***** DATASET CONTENT *****
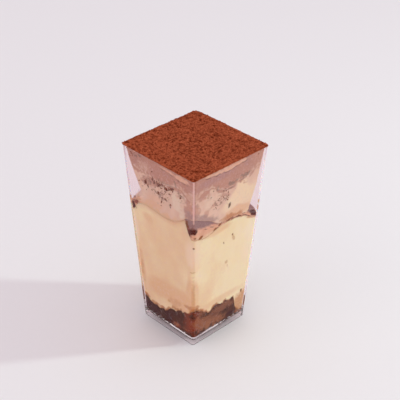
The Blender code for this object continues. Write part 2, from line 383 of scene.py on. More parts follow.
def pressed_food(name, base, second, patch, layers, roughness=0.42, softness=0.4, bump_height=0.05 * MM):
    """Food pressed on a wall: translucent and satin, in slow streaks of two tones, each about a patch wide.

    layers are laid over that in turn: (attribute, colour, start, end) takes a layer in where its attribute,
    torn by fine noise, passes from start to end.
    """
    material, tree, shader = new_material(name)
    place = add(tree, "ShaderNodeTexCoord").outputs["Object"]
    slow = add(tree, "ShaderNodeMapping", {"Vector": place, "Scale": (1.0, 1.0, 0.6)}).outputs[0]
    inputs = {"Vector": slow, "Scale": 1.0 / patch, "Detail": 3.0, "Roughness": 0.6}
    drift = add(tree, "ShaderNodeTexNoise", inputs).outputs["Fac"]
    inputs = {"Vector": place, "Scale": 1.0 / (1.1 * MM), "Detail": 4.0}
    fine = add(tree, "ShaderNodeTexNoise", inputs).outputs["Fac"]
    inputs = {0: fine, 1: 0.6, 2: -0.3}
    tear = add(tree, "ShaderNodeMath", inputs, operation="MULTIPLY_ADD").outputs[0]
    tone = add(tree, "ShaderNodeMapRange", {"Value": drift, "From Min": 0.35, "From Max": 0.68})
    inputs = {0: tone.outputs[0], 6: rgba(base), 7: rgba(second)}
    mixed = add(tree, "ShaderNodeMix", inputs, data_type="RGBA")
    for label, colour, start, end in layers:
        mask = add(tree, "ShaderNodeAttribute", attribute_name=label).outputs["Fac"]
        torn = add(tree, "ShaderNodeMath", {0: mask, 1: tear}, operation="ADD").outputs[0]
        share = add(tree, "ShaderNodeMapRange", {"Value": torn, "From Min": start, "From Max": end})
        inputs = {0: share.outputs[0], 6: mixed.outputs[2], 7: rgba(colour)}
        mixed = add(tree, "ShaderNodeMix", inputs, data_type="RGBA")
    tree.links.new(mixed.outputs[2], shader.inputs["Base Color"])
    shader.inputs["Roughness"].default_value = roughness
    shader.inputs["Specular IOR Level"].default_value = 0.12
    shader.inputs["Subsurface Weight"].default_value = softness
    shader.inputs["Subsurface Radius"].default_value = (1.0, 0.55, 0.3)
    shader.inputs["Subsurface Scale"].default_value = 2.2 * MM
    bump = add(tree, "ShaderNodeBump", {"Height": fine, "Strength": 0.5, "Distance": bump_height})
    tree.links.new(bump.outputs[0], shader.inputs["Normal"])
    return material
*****
§ **THE PROBLEM**
Word for word, restate all of the data shown above.

§ **ANSWER IN FULL**
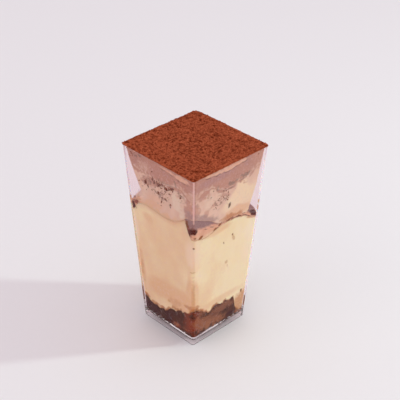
The Blender code for this object continues. Write part 2, from line 383 of scene.py on. More parts follow.
def pressed_food(name, base, second, patch, layers, roughness=0.42, softness=0.4, bump_height=0.05 * MM):
    """Food pressed on a wall: translucent and satin, in slow streaks of two tones, each about a patch wide.

    layers are laid over that in turn: (attribute, colour, start, end) takes a layer in where its attribute,
    torn by fine noise, passes from start to end.
    """
    material, tree, shader = new_material(name)
    place = add(tree, "ShaderNodeTexCoord").outputs["Object"]
    slow = add(tree, "ShaderNodeMapping", {"Vector": place, "Scale": (1.0, 1.0, 0.6)}).outputs[0]
    inputs = {"Vector": slow, "Scale": 1.0 / patch, "Detail": 3.0, "Roughness": 0.6}
    drift = add(tree, "ShaderNodeTexNoise", inputs).outputs["Fac"]
    inputs = {"Vector": place, "Scale": 1.0 / (1.1 * MM), "Detail": 4.0}
    fine = add(tree, "ShaderNodeTexNoise", inputs).outputs["Fac"]
    inputs = {0: fine, 1: 0.6, 2: -0.3}
    tear = add(tree, "ShaderNodeMath", inputs, operation="MULTIPLY_ADD").outputs[0]
    tone = add(tree, "ShaderNodeMapRange", {"Value": drift, "From Min": 0.35, "From Max": 0.68})
    inputs = {0: tone.outputs[0], 6: rgba(base), 7: rgba(second)}
    mixed = add(tree, "ShaderNodeMix", inputs, data_type="RGBA")
    for label, colour, start, end in layers:
        mask = add(tree, "ShaderNodeAttribute", attribute_name=label).outputs["Fac"]
        torn = add(tree, "ShaderNodeMath", {0: mask, 1: tear}, operation="ADD").outputs[0]
        share = add(tree, "ShaderNodeMapRange", {"Value": torn, "From Min": start, "From Max": end})
        inputs = {0: share.outputs[0], 6: mixed.outputs[2], 7: rgba(colour)}
        mixed = add(tree, "ShaderNodeMix", inputs, data_type="RGBA")
    tree.links.new(mixed.outputs[2], shader.inputs["Base Color"])
    shader.inputs["Roughness"].default_value = roughness
    shader.inputs["Specular IOR Level"].default_value = 0.12
    shader.inputs["Subsurface Weight"].default_value = softness
    shader.inputs["Subsurface Radius"].default_value = (1.0, 0.55, 0.3)
    shader.inputs["Subsurface Scale"].default_value = 2.2 * MM
    bump = add(tree, "ShaderNodeBump", {"Height": fine, "Strength": 0.5, "Distance": bump_height})
    tree.links.new(bump.outputs[0], shader.inputs["Normal"])
    return material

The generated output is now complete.